O estado de mal-estar social
Roma, 40 graus. Na praça de São Pedro, filas intermináveis de turistas esperam para visitar a basílica. Entramos pelo portão de entrada no Vaticano para a Casa Santa Marta, onde mora o Papa Francisco. Na porta da casa, um carabinieri e um guarda suíço. "São a delegação brasileira? ", abrem a porta.
Já dentro, um funcionário nos dirige a uma sala. Ficamos ali alguns minutos com a jurista Carol Proner, Marinete Silva (mãe de Marielle Franco) e a pastora Cibele Kuss, do Conselho Nacional de Igrejas Cristãs.
O papa abre a porta, com um envelope branco na mão, e nos convida a sentar em roda, sem nenhum funcionário em volta.
Nada do que pretendia dizer ao papa deve ser grande novidade. O jornal L'Osservatore Romano, o órgão oficial do Vaticano, dois dias antes informava que o número de brasileiros em pobreza extrema passou de 5 milhões a 10 milhões.
Tento pegar a deixa das notícias do dia. Em curto espaço de tempo, a proteção dos direitos humanos sofreu dramático enfraquecimento no Brasil. A consequência prática é um estado de mal-estar social.
Direitos econômicos e sociais restringidos pela PEC do teto e pela reforma trabalhista. Direitos civis e políticos ameaçados pelo enfraquecimento do Estatuto do Desarmamento, o reempoderamento dos militares, o retorno da Justiça Militar para crimes comuns de militares e prisões de professores em universidades federais. Proteção do meio ambiente, dos povos indígenas e a luta contra o racismo praticamente abandonadas. Mudanças profundas nas políticas públicas jamais legitimadas antes por eleições.
Sublinho os riscos criados quando uma agenda de inclusão social, econômica e política —como a estabelecida pela constitucionalidade de 1988 e pela política de Estado de direitos humanos— é abandonada.
Nesse mesmo dia, sete relatores da ONU alertavam para a gravidade dos retrocessos em série nos últimos dois anos, culminando com o primeiro aumento da mortalidade infantil em mais de duas décadas de progresso.

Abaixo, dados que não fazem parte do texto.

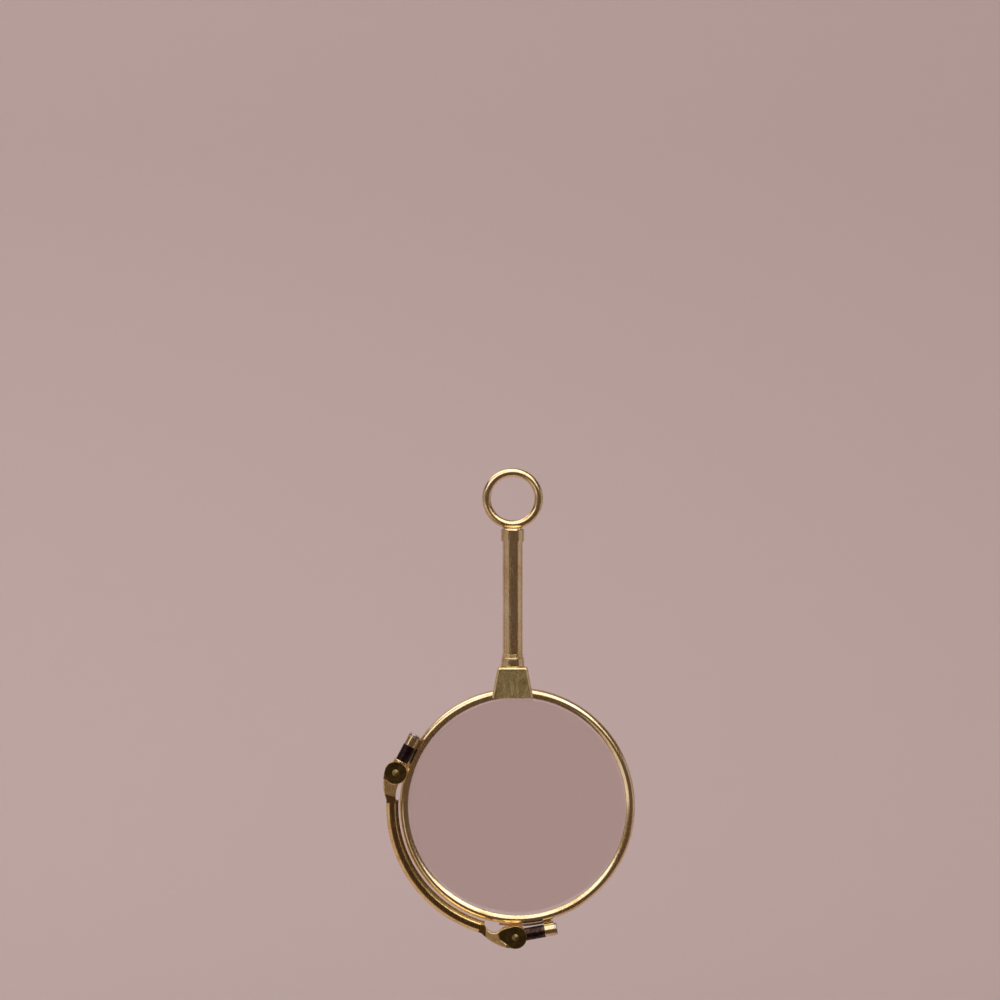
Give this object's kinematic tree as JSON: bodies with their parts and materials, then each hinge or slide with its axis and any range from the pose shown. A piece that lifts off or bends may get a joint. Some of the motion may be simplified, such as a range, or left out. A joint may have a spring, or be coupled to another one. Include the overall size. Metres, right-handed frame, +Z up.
{
  "type": "folding lorgnette",
  "caption": "Folding lorgnette: two round lenses that lie one behind the other under a short ringed tube handle and spring out on an arched bridge with barrel hinges.",
  "frame": {"origin": "centre of the suspension ring at the top of the handle", "axes": "+Z up along the handle from the lenses to the ring, +X to the right as seen from the front, +Y away from the viewer"},
  "size_m": [0.0386, 0.0056, 0.0736],
  "materials": {
    "gold": "polished gold, lightly worn",
    "gold_dull": "scratched, tarnished gold",
    "steel": "turned steel",
    "spring_steel": "drawn spring wire",
    "blued_steel": "blued and darkened steel",
    "bronze": "dark tarnished bronze",
    "lens_glass": "ground and polished clear glass"
  },
  "bodies": {
    "hanging_end": {"suspension_ring": "gold", "push_cap": "gold", "push_rod": "steel", "stop_collar": "steel", "catch_head": "steel", "return_spring": "spring_steel"},
    "handle": {"handle_tube": "gold", "guide_bush": "gold_dull", "tube_flange": "gold", "collar_bead": "gold", "block_housing": "gold", "block_panel": "gold_dull", "front_rim": "gold", "front_lens": "lens_glass", "upper_knuckle": "gold", "upper_end_cap": "steel"},
    "bridge": {"bridge_bar": "gold", "upper_pin": "steel", "upper_sleeve": "blued_steel", "upper_torsion_spring": "spring_steel", "upper_disc": "bronze", "upper_rivet": "gold_dull", "lower_pin": "steel", "lower_sleeve": "blued_steel", "lower_torsion_spring": "spring_steel", "lower_disc": "bronze", "lower_rivet": "gold_dull"},
    "rear_lens_frame": {"rear_rim": "gold", "rear_lens": "lens_glass", "lower_knuckle": "gold", "lower_end_cap": "steel", "catch_lug": "gold_dull"}
  },
  "joints": [
    {"name": "push_release", "type": "slide", "parent": "hanging_end", "child": "handle", "axis": [0, 0, 1], "range_m": [0, 0.0008], "stiffness_N_per_m": 120, "deforming": ["return_spring"]},
    {"name": "bridge_hinge", "type": "hinge", "parent": "handle", "child": "bridge", "pos_m": [-0.01611, -0.0025, -0.03849], "axis": [0.4617, 0, 0.887], "range_deg": [0, 180]},
    {"name": "lens_hinge", "type": "hinge", "parent": "bridge", "child": "rear_lens_frame", "pos_m": [0.00425, -0.0016, -0.06641], "axis": [-0.9833, 0, -0.1822], "range_deg": [0, 180]}
  ]
}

A brutal e ainda inexplicável morte de Marielle Franco, representada ali no diálogo emocionante com o papa por sua mãe, é o símbolo mais forte da violência e da fraqueza da democracia no Brasil. Essa violência tem mensagem clara: falar pelos marginalizados implica grave risco. O Brasil, em 2017, foi o país do mundo com o maior número de assassinatos de defensores de direitos humanos.
É neste contexto que o Brasil caminha para uma eleição na qual um dos principais candidatos, o ex-presidente Lula, poderá ser iniquamente excluído. Ele vem sendo sistematicamente silenciado pela interferência da Justiça, que assumiu o papel de protagonista político. As forças conservadoras predominantes no Judiciário asseguram a proteção aos grupos políticos governistas afetados por denúncias.
Superar a crise vai levar tempo. Reconstituir o espaço de diálogo e a confiança nas instituições do Estado são agora tarefas ainda mais difíceis do que antes. Que inspirações buscar? A tensão e o retrocesso não são privilégios brasileiros. Difícil encontrar um país em que não se tenham discutido ou implementado restrições de direitos. Igualmente, proliferam as vozes do ódio.
Para o momento mais imediato, é essencial condenar todas as formas de violência e censura. Nesse contexto, relembro como extremamente relevante a condenação absoluta, pelo papa, da pena de morte.
Passados 50 minutos, o papa distribui rosários (que estavam no envelope branco) a todos, recolhe os relatórios e livros que recebeu e diz: "Vou passar ao secretário de Estado". Arrisco: "Vai ser uma trabalheira". Sobraçando tudo com um dos braços, ele se despede de nós e sai como entrou, sozinho, sem ninguém para ajudar ou abrir a porta.